At the time, Athens was every bit as racist as any other Southern city. Reason showed a newspaper ad from 1911 for the Black Mammy Memorial Institute, a proposed school in Athens to teach African Americans to be better servants, because whites believed standards had fallen since slavery ended.

The Athens obelisk was erected in 1871, ostensibly by the Athens Ladies’ Memorial Association, but probably secretly funded by wealthy men, because during Reconstruction it would have been easier for women to build a memorial mourning the dead than for men to build one in defiance. The association said their goal was a monument “as white and spotless as the cause for which they [Confederate soldiers] died was pure and holy.”

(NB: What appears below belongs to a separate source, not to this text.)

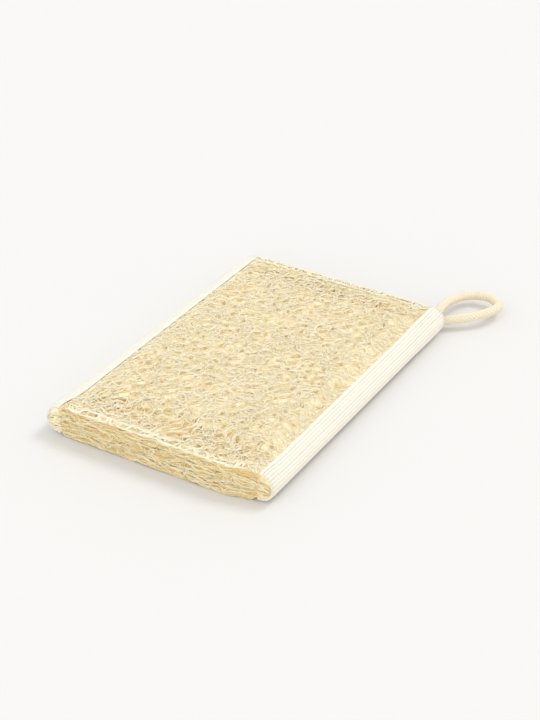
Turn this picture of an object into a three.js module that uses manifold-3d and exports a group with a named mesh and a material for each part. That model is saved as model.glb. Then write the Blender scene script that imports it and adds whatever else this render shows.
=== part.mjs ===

Reason said each monument should be looked at individually. Options include leaving them alone, removing them, contextualizing them or moving them to another location. Each has its drawbacks. As far as moving them, some are too big, and museums don’t want them anyway, Reason said. She questioned whether African Americans would want to look at them in a cemetery any more than in a park. Gathering them together in one place, as some have suggested, could inadvertently create “a neo-Nazi theme park.” Efforts to add context with interpretive signs or new monuments might be overshadowed by the original.

Complicating matters, a state law prohibits removing or altering a monument on state property—Broad Street is also a state highway—but Reason thinks it might be legal to move the Athens monument for preservation purposes. Years of vibrations from cars passing by caused damage that was repaired in 2014. And there’s no particular reason for it to be in a median on Broad Street, Reason said, noting that it’s been moved several times before.

The ACHF is not taking sides in the debate. “Our goal is to create an environment where open, respectful dialogue is possible,” trustee Kimberly Davis said.

But for Reason, the memorial should come down or be moved to a less prominent location. “Personally, I don’t think the Athens monument should be at the center of Athens,” she said. “I don’t think we’re that community.”